Beth English EssayThe Organization of American Historians has selected a recent article by Beth English (Ph.D. '03) for inclusion in the organization's Best American History Essays of 2008. The Best History Essays anthology is designed to "reach out to a larger public with the treasures of contemporary research and writing in American history," according to the OAH.

Now in its third year, the series annually republishes in one volume ten of the best articles in American history published between the summers of the preceding calendar years. Previous editions were edited by Joyce Appleby (2006) and Jacqueline Jones (2007) and have included articles by Drew Gilpin Faust, Joseph Ellis, Jacquelyn Dowd Hall, Gail Bederman, and Thomas Surgue among others. The 2008 edition will be edited by David Roediger, distinguished labor historian and Kendrick C. Babcock Professor of History at the University of Illinois.

English's article, "'I have...a lot of work to do': Cotton Mill Work and Women's Culture in Matoaca, Virginia, 1888-95," was first published in the Virginia Magazine of History and Biography (114, 3: 2006). The article is based on her William and Mary master's thesis, "Work and Play: Recreation and Reality in a Southern Female Textile World."
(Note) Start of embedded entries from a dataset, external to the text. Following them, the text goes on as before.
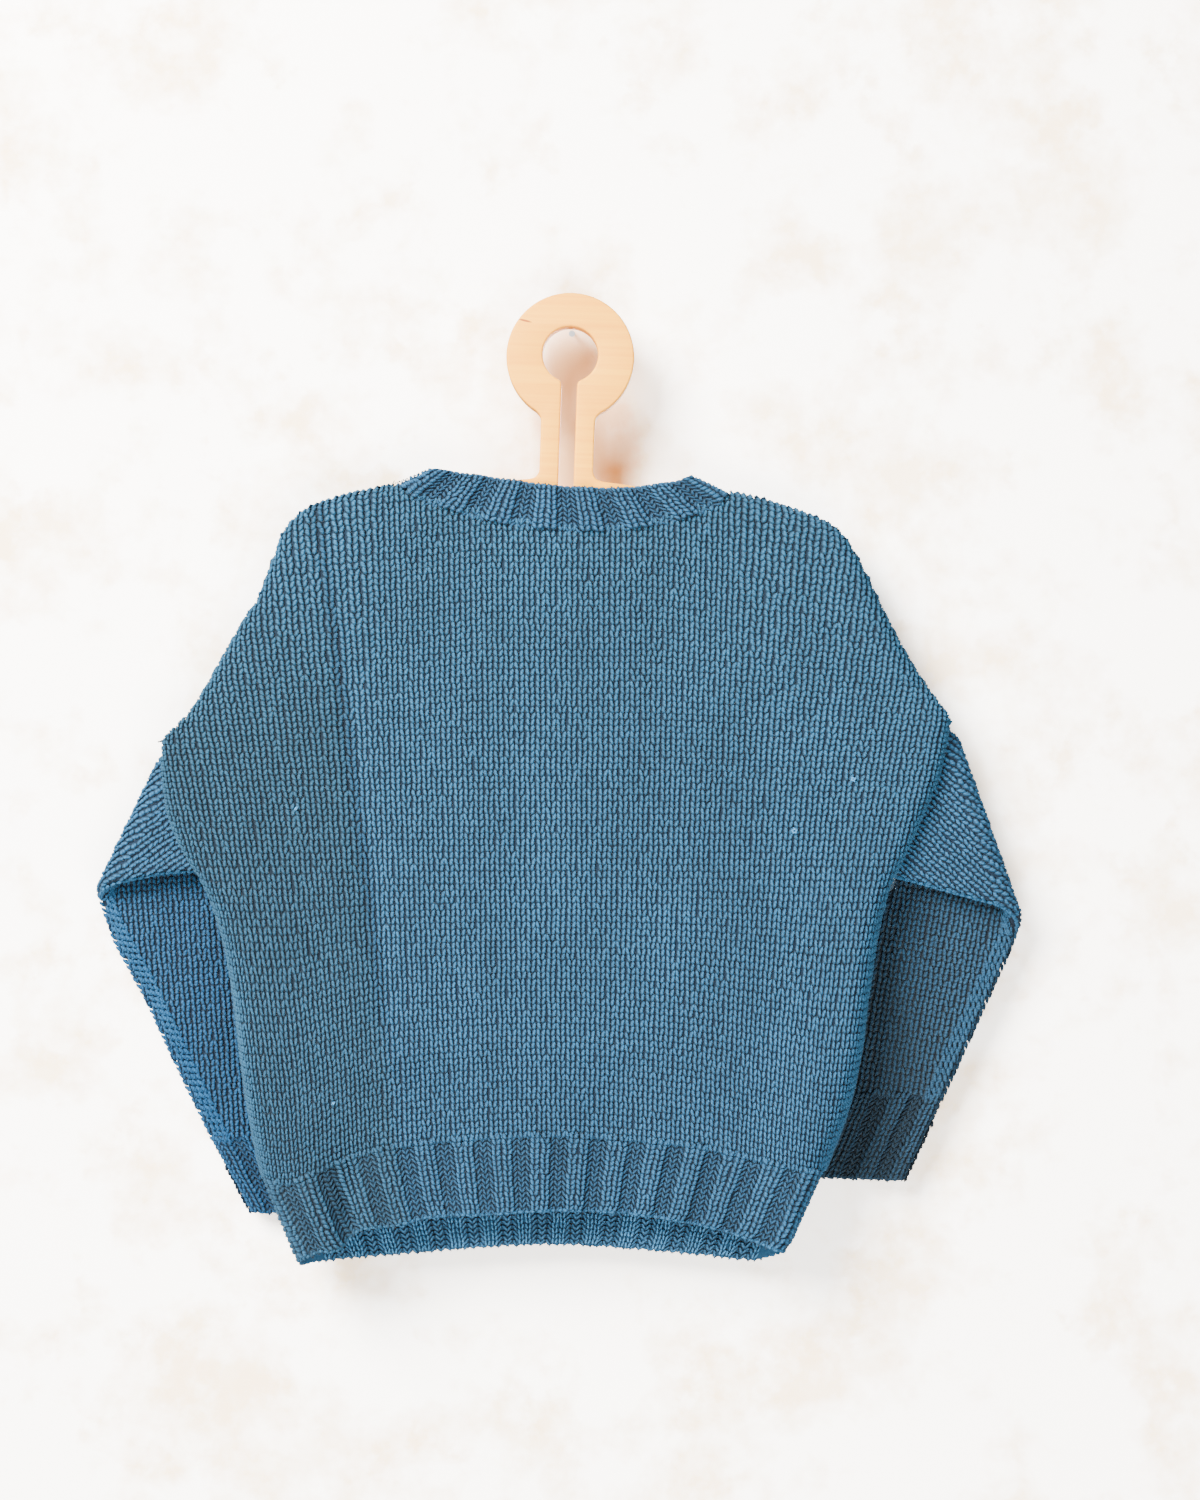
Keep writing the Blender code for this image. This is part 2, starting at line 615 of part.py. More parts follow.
def sleeve_rings(fold, edges, places=None):
    """Outer and inner points of a sleeve, one ring for each pair of underarm and overarm edge points.

    Where places are given, as shares of its width, the sleeve is ribbed there on its outside.
    """
    outer, inner = [], []
    for low, high in edges:
        width = np.linalg.norm(high - low)
        way = (high - low) / width
        for half, inset, store in ((SLEEVE_HALF, 0.0, outer), (SLEEVE_HOLLOW, WALL, inner)):
            if places is None:
                across, layer = flat_loop(width, half, inset)
            else:
                across, layer = ribbed_loop(width, half, inset, places, store is outer)
            points = low + across[:, None] * way
            store.append(fold.place(points[:, 0], points[:, 1], layer))
    return np.array(outer), np.array(inner)


def ribbed_loop(width, half, inset, places, raise_ribs):
    """The same section at given places, with rib columns raised on both faces if asked."""
    start, end = inset + half, width - inset - half
    raised = rib_height(places * width, width / CUFF_REPEATS) if raise_ribs else np.zeros(len(places))
    angles = np.linspace(-pi / 2, pi / 2, ROUND_POINTS)
    across = start + (end - start) * places
    layer = -half - raised
    cap_across, cap_layer = end + half * np.cos(angles[1:-1]), half * np.sin(angles[1:-1])
    across = np.concatenate((across, cap_across, across[::-1], start - half * np.cos(angles[1:-1])))
    layer = np.concatenate((layer, cap_layer, -layer[::-1], -half * np.sin(angles[1:-1])))
    return across, layer


def edge_reader(points):
    """Reads a sleeve's edge, given as unfolded points: its place along the fold, by the place across."""
    line = np.array(points)
    return lambda across: np.array((np.interp(across, line[:, 1], line[:, 0]), across))


def ring_places(under_span, over_span):
    """Where each ring meets the two edges, across the fold: parallel to the fold while it turns."""
    turn = pi * FOLD_RADIUS
    shares = [np.linspace(0, 1, count + 1) for count in SLEEVE_ROWS]
    low = np.concatenate((under_span[0] * (1 - shares[0]), turn * shares[1][1:],
                          turn + (under_span[1] - turn) * shares[2][1:]))
    high = np.concatenate((over_span[0] * (1 - shares[0]), turn * shares[1][1:],
                           turn + (over_span[1] - turn) * shares[2][1:]))
    return list(zip(low, high))


def sleeve(name, side, line, upper_under, forearm, overarm_end, cuff_outer, cuff_inner):
    """A sleeve and its cuff, folded behind the body."""
    fold = Fold(line, side)
    start = fold.upper(line[0]) + np.array(ELBOW_START)
    under_points = [fold.upper(p) for p in upper_under] + [fold.lower(p) for p in forearm]
    over_points = [start, fold.lower(overarm_end)]
    under, over = edge_reader(under_points), edge_reader(over_points)
    rings = ring_places((under_points[0][1], under_points[-1][1]), (start[1], over_points[-1][1]))
    edges = [(under(low), over(high)) for low, high in rings]
    outer, inner = sleeve_rings(fold, edges)
    wall_mesh("sleeve_" + name, outer, inner, True, WOOL)
    cuff_edges = []
    for share in CUFF_LEVELS:
        cuff_edges.append((under_points[-1] + (fold.lower(cuff_outer) - under_points[-1]) * share,
                           over_points[-1] + (fold.lower(cuff_inner) - over_points[-1]) * share))
    places = np.array([(repeat + phase) / CUFF_REPEATS for repeat in range(CUFF_REPEATS)
                       for phase in RIDGE_STATIONS])
    outer, inner = sleeve_rings(fold, cuff_edges, places)
    wall_mesh("cuff_" + name, outer, inner, True, RIB_WOOL)


# Hanger


def arc(centre, radius, start, end, count):
    """Points of an arc, its angles in degrees."""
    return [(centre[0] + radius * cos(radians(a)), centre[1] + radius * sin(radians(a)))
            for a in np.linspace(start, end, count)]


def flat_outline(curve, points):
    """Add one closed outline of x, z points in millimetres to a flat curve."""
    spline = curve.splines.new("POLY")
    spline.points.add(len(points) - 1)
    for target, (x, z) in zip(spline.points, points):
        target.co = (x * MM, z * MM, 0, 1)
    spline.use_cyclic_u = True
    return spline


def mirrored(points):
    """The same outline carried on up the other side."""
    return points + [(-x, z) for x, z in points[::-1] if x > 0.01]


def hanger():
    """A plywood outline: ring, slotted stem and two sloping arms, cut in one piece."""
    half_stem = STEM_WIDTH / 2
    joint = np.degrees(np.arcsin((half_stem + RING_NECK_REACH) / RING_OUTER))
    right = arc(RING_CENTRE, RING_OUTER, 90, -90 + joint, 16)
    right += [(half_stem + x, RING_CENTRE[1] + z) for x, z in RING_FILLET]
    right += [(half_stem + x, z) for x, z in STEM_FILLET]
    right += [ARM_START, *ARM_TOP]
    right += arc((ARM_REACH - ARM_TIP_RADIUS, ARM_END - ARM_TIP_DROP), ARM_TIP_RADIUS, 60, -90, 5)
    right += ARM_UNDERSIDE
    curve = bpy.data.curves.new("hanger", "CURVE")
    curve.dimensions = "2D"
    curve.fill_mode = "BOTH"
    curve.extrude = (PLY / 2 - PLY_ROUNDING) * MM
    curve.bevel_depth = PLY_ROUNDING * MM
    curve.bevel_resolution = 1
    curve.offset = -PLY_ROUNDING * MM
    flat_outline(curve, mirrored(right))
    half_slot = SLOT_WIDTH / 2
    mouth = np.degrees(np.arcsin((half_slot + MOUTH_REACH) / RING_HOLE))
    hole = arc(HOLE_CENTRE, RING_HOLE, 90, -90 + mouth, 11)
    hole += [(half_slot + x, HOLE_CENTRE[1] + z) for x, z in MOUTH_FILLET]
    hole += arc((0, SLOT_END), half_slot, 0, -90, 5)
    flat_outline(curve, mirrored(hole))
    curve.materials.append(BIRCH)
    thing = bpy.data.objects.new("hanger", curve)
    thing.rotation_euler = (pi / 2, HANGER_TILT, 0)
    GARMENT.objects.link(thing)
    weld = thing.modifiers.new("weld", "WELD")
    weld.merge_threshold = 0.00001
    return thing


for leftover in list(bpy.data.objects):
    bpy.data.objects.remove(leftover)
GARMENT = bpy.data.collections.new("sweater_on_a_hanger")
bpy.context.scene.collection.children.link(GARMENT)
WOOL = material("teal_wool", (0.07, 0.20, 0.32), 0.95)
RIB_WOOL = material("teal_wool_rib", (0.06, 0.18, 0.29), 0.95)
BIRCH = material("birch_plywood", (0.85, 0.66, 0.42), 0.55)

panel("back_panel", False, WOOL)
panel("front_panel", True, WOOL)
welt("back_hem_rib", BACK_HEM, False, RIB_WOOL)
welt("front_hem_rib", FRONT_HEM, True, RIB_WOOL)
neckband(RIB_WOOL)
sleeve("left", -1, LEFT_FOLD, LEFT_UNDERARM, LEFT_FOREARM, LEFT_OVERARM_END, *LEFT_CUFF)
sleeve("right", 1, RIGHT_FOLD, RIGHT_UNDERARM, RIGHT_FOREARM, RIGHT_OVERARM_END, *RIGHT_CUFF)
hanger()
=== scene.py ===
"""A child's knitted wool sweater on a plywood hanger: the look of each piece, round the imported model.

Sizes in the tables are millimetres and MM turns them into metres. X is to the right of a viewer who
faces the sweater's back, Y goes from that viewer to the wall, and Z is up.
"""

from math import cos, pi, radians, sin

import bmesh
import bpy
import numpy as np
from mathutils import Matrix, Vector


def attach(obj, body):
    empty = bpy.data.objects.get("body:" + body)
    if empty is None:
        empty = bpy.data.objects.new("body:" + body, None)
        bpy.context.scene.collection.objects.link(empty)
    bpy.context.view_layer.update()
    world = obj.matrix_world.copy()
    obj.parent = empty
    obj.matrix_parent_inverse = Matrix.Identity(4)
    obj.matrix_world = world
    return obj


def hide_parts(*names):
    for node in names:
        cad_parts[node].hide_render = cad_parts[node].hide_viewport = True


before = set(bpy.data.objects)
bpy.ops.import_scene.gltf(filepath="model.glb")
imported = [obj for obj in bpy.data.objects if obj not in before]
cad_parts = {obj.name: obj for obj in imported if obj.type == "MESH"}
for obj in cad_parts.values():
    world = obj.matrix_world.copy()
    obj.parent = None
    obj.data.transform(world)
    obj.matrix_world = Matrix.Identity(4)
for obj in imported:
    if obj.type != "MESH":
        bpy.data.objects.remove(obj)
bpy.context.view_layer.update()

bl_info = {
    "name": "Knitted Sweater on a Hanger",
    "version": (1, 0, 0),
    "blender": (4, 5, 0),
    "location": "View3D > Sidebar > Sweater",
    "description": "Knits a pullover stitch by stitch over its shape, and cuts the hanger that holds it",
    "category": "Add Mesh",
}

MM = 0.001
BODY = "root"

# Cloth
WALL = 2.5
SEAM_GAP = 0.35             # between a panel and its welt
MIDDLE_GAP = 0.2            # how far each panel keeps to its own side of the middle
INSIDE_KEEP = 0.8           # the same for the inside of the front welt
SHELL_DROP = 0.75           # how far the plain ground lies under the stitches' tops
SHELL_THICKNESS = 1.1
# the bare inside and edges take this share of painted light, so less of the painted deep shade
EDGE_PAINTED_LIGHT = 0.55            # how pale the bare inside and edges are, between deep shade and yarn
RIB_RELIEF = 1.2
NECK_LIFT = 0.8             # how much farther out the neckband's ground lies, over the panels' stitches
RIB_VALLEY = 0.7            # how much deeper the purl wales lie than the plain cloth
TURN_RADIUS = 11.0
SHOULDER_RADIUS = 6.0

# Sleeves
SLEEVE_HALF = 3.5
FOLD_RADIUS = 6.2
CUFF_SET_BACK = 5.5
SLEEVE_START = (1.5, -2.0)  # where the overarm edge starts from the fold's top: along it, across it
CUFF_START = 0.012          # a cuff's gap to its sleeve, as a share of the cuff
ARMHOLE_GAP = 3.8

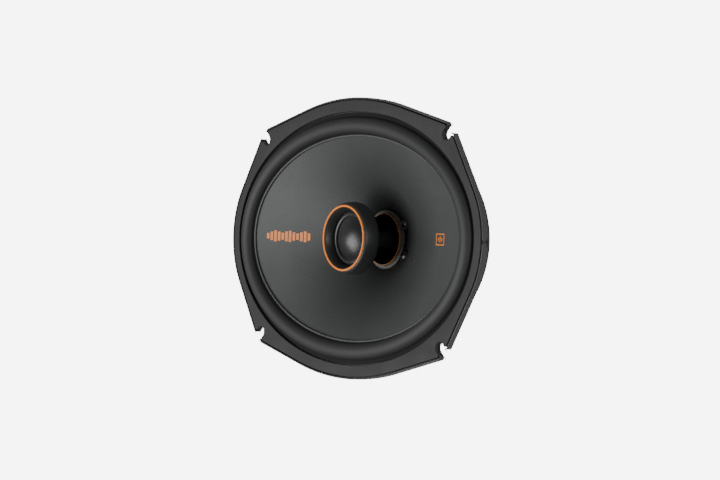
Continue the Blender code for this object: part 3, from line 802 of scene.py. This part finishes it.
def make_flange():
    lips = plate(
        "flange_lip",
        lip_outlines(RIM_WIDTH, SLOT_HALF, TIP_RADIUS),
        FLANGE_BACK,
        FRONT - 0.2,
        0.22,
        FRAME_PAINT,
    )
    floor = plate(
        "flange_plate",
        [flange_outline(0.6, SLOT_HALF + 0.02, TIP_RADIUS), ellipse(*FLANGE_HOLE)],
        FLANGE_BACK + 0.03,
        PLATE_TOP,
        0.1,
        FRAME_PAINT,
    )
    flange = joined("basket_flange", lips, floor)
    shade(flange, 16.0)
    return stands_for(flange, "frame", "frame_paint", "basket")


def arm_edge(half_x, half_y, turn, half):
    """The plan angle where an arm's side crosses an ellipse."""
    low, high = turn, turn + math.copysign(math.radians(60.0), half)
    for _ in range(40):
        middle = (low + high) / 2
        reach = ellipse_radius(half_x, half_y, middle) * math.sin(middle - turn)
        if abs(reach) < abs(half):
            low = middle
        else:
            high = middle
    return low


def window_outlines():
    made = []
    turned = [(math.radians(angle), half) for angle, half in ARMS]
    turned.append((turned[0][0] + 2 * math.pi, turned[0][1]))
    for (first, first_half), (last, last_half) in zip(turned, turned[1:]):
        corners = []
        for half_x, half_y in (WINDOW_INNER, WINDOW_OUTER):
            start = arm_edge(half_x, half_y, first, first_half)
            end = arm_edge(half_x, half_y, last, -last_half)
            line = []
            for k in range(25):
                angle = start + (end - start) * k / 24
                radius = ellipse_radius(half_x, half_y, angle)
                line.append(polar(radius, angle))
            corners.append(line)
        inner, outer = corners
        outline = inner[::-1] + outer
        made.append(round_corners(outline, 3.0))
    return made


def round_corners(outline, radius):
    """Rounds only the sharp corners of a closed plan outline."""
    made = []
    count = len(outline)
    for k in range(count):
        before, here, after = (Vector(outline[(k + d) % count]) for d in (-1, 0, 1))
        first, last = before - here, after - here
        if math.pi - first.angle(last) < math.radians(30.0):
            made.append(tuple(here))
            continue
        reach = [min(radius, arm.length * 0.9) for arm in (first, last)]
        ends = [here + arm.normalized() * size for arm, size in zip((first, last), reach)]
        for step in range(7):
            t = step / 6
            made.append(tuple(ends[0] * (1 - t) ** 2 + here * 2 * t * (1 - t) + ends[1] * t * t))
    return made


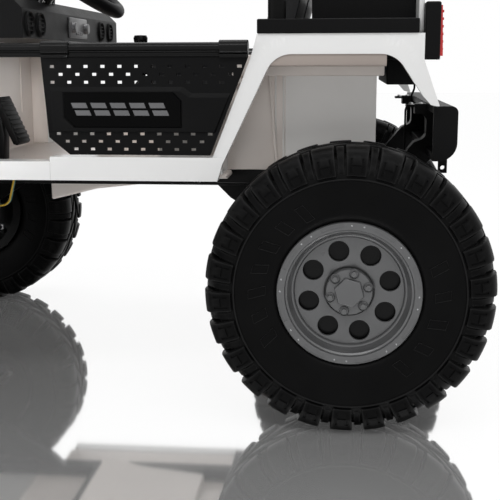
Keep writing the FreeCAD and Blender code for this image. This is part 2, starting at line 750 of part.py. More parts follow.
def front_body():
    wall_in = nose_half - g.skin
    back = firewall_x + g.floor_thick
    nose_top = g.firewall_top - g.hood_drop
    side = slab("nose_side", "side", [
        (back, sill_low), (back, g.firewall_top), (nose_face, nose_top),
        (nose_face, sill_low)], wall_in, nose_half)
    face = box("nose_face_block", (nose_face - g.floor_thick, -wall_in, sill_low),
               (nose_face, wall_in, nose_top))
    opening = box("nose_window", (nose_face - g.floor_thick - g.overrun,
                                  -grille_half, g.grille_low),
                  (nose_face + g.overrun, grille_half,
                   g.grille_low + g.grille_tall))
    corners = both("nose_corner", nose_corner())
    shell = fuse("front_shell_square", both("nose_side", side)
                 + [cut("nose_face_cut", face, opening)])
    node("front_shell", cut("front_shell", shell, fuse("nose_corners", corners)))
    hood_low = g.firewall_top
    brow = nose_face - g.hood_corner, g.hood_top - g.hood_drop
    hood = slab("hood_body", "side", [
        (back, hood_low), (back, g.hood_top), brow,
        (nose_face, g.hood_top - g.hood_drop - g.hood_corner),
        (nose_face, hood_low - g.hood_drop)], -nose_half, nose_half)
    rounded(hood, [((back, y, g.hood_top), (brow[0], y, brow[1]))
                   for y in (-nose_half, nose_half)], g.hood_round)
    node("hood", cut("hood", hood, fuse("hood_corners", corners)))
    cowl = box("cowl_block", (firewall_x, -sill_in, g.firewall_top),
               (back, sill_in, g.hood_top))
    node("cowl", cowl)
    bars = [box("grille_back", (nose_face - g.floor_thick, -grille_half,
                                g.grille_low),
                (nose_face - g.floor_thick / 2, grille_half,
                 g.grille_low + g.grille_tall))]
    for index in range(GRILLE_BARS):
        middle = g.grille_low + g.grille_tall / GRILLE_BARS * (index + 0.5)
        z = middle - g.grille_bar / 2
        bars.append(box("grille_bar%d" % index,
                        (nose_face - g.floor_thick / 2, -grille_half, z),
                        (nose_face + g.grille_out, grille_half, z + g.grille_bar)))
    node("grille", fuse("grille", bars))
    rim_in = g.lamp_r - g.lamp_bezel
    lamp = turned("headlamp_body", [
        (0, 0), (g.lamp_r, 0), (g.lamp_r, g.lamp_long), (rim_in, g.lamp_long),
        (rim_in - g.lamp_bezel, g.lamp_long - g.lamp_sink),
        (0, g.lamp_long - g.lamp_bezel)])
    lamp.Placement = Placement(Vector(), TURNS["X"])
    place(lamp, nose_face, lamp_side, g.lamp_high)
    pair("headlamp", lamp)


def nose_corner():
    """What a round corner takes away from the square corner of the nose."""
    x, y = nose_face - g.nose_round, nose_half - g.nose_round
    block = box("nose_corner_block", (x, y, sill_low - g.overrun),
                (nose_face + g.overrun, nose_half + g.overrun, g.hood_top))
    round_bar = rod("nose_corner_bar", "Z", g.nose_round,
                    g.hood_top - sill_low + g.overrun * 2, x, y,
                    sill_low - g.overrun)
    return cut("nose_corner", block, round_bar)


def windscreen():
    base_x = firewall_x + g.floor_thick
    top_x = base_x - g.screen_lean
    back_x = base_x - g.screen_thick
    top = g.cage_top - g.cage_r
    frame = slab("screen_block", "side", [
        (base_x, g.hood_top), (top_x, top), (top_x - g.screen_thick, top),
        (back_x, g.hood_top)], -screen_half, screen_half)
    lean_share = g.screen_lean / (top - g.hood_top)
    low = g.hood_top + g.screen_bar
    high = top - g.screen_bar

    def lean_at(z):
        return lean_share * (z - g.hood_top)

    hole = slab("screen_hole", "side", [
        (base_x - lean_at(low) + g.overrun, low),
        (base_x - lean_at(high) + g.overrun, high),
        (back_x - lean_at(high) - g.overrun, high),
        (back_x - lean_at(low) - g.overrun, low)],
        g.screen_bar - screen_half, screen_half - g.screen_bar)
    node("windscreen_frame", cut("windscreen_frame", frame, hole))
    middle = base_x - g.screen_thick / 2
    pane = slab("screen_pane", "side", [
        (middle - lean_at(low) + g.pane_thick / 2, low),
        (middle - lean_at(high) + g.pane_thick / 2, high),
        (middle - lean_at(high) - g.pane_thick / 2, high),
        (middle - lean_at(low) - g.pane_thick / 2, low)],
        g.screen_bar - screen_half, screen_half - g.screen_bar)
    node("windscreen_pane", pane)


def cage():
    rear = rear_axle + g.strip_top_out - g.cage_back
    low = g.flare_top + g.bed_wall
    top = g.cage_top - g.cage_r
    front = firewall_x + g.floor_thick - g.screen_lean - g.screen_thick
    hoop = tube("cage_hoop", g.cage_r, [
        (rear, -cage_half, low), (rear, -cage_half, top),
        (rear, cage_half, top), (rear, cage_half, low)], g.cage_bend)
    bars = both("cage_bar", rod("cage_bar", "X", g.cage_r, front - rear,
                                rear, cage_half - g.cage_rail_in, top))
    node("roll_cage", fuse("roll_cage", [hoop] + bars))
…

The article is a study of a late nineteenth-century working women's culture in Matoaca, Chesterfield County, Virginia and focuses on the 1888-1895 correspondence between Anthelia Holt, a textile mill worker at the Matoaca Manufacturing Company, and her friend Lottie Clark, who lived in neighboring Amelia County. English's article reveals the contours of the culture that existed among a community of women who were part of the first generation of female millhands in the New South where the worlds of factory and farm intersected.

English shows that Matoaca's mill women were grounded in traditions of work and recreation, values, and networks of mutual aid and assistance that were normative in rural communities throughout the region, but that within the context of their industrial reality, Matoaca's mill women gave them new meanings and fashioned them to function according to the dictates and regimens of factory work. The culture that these female millhands were active agents in shaping, largely defined their lives both as women and as workers, and underpinned bonds of commonality and solidarity that could be found among female mill workers in textile villages throughout the late nineteenth- and early twentieth-century South.

English is the author of A Common Thread: Labor, Politics and Capital Mobility in the Textile Industry (Univ. of Georgia, 2006) and From the Workhouse to the Big House: Class, Crime, and the State, 1875-1925 (Routledge, forthcoming).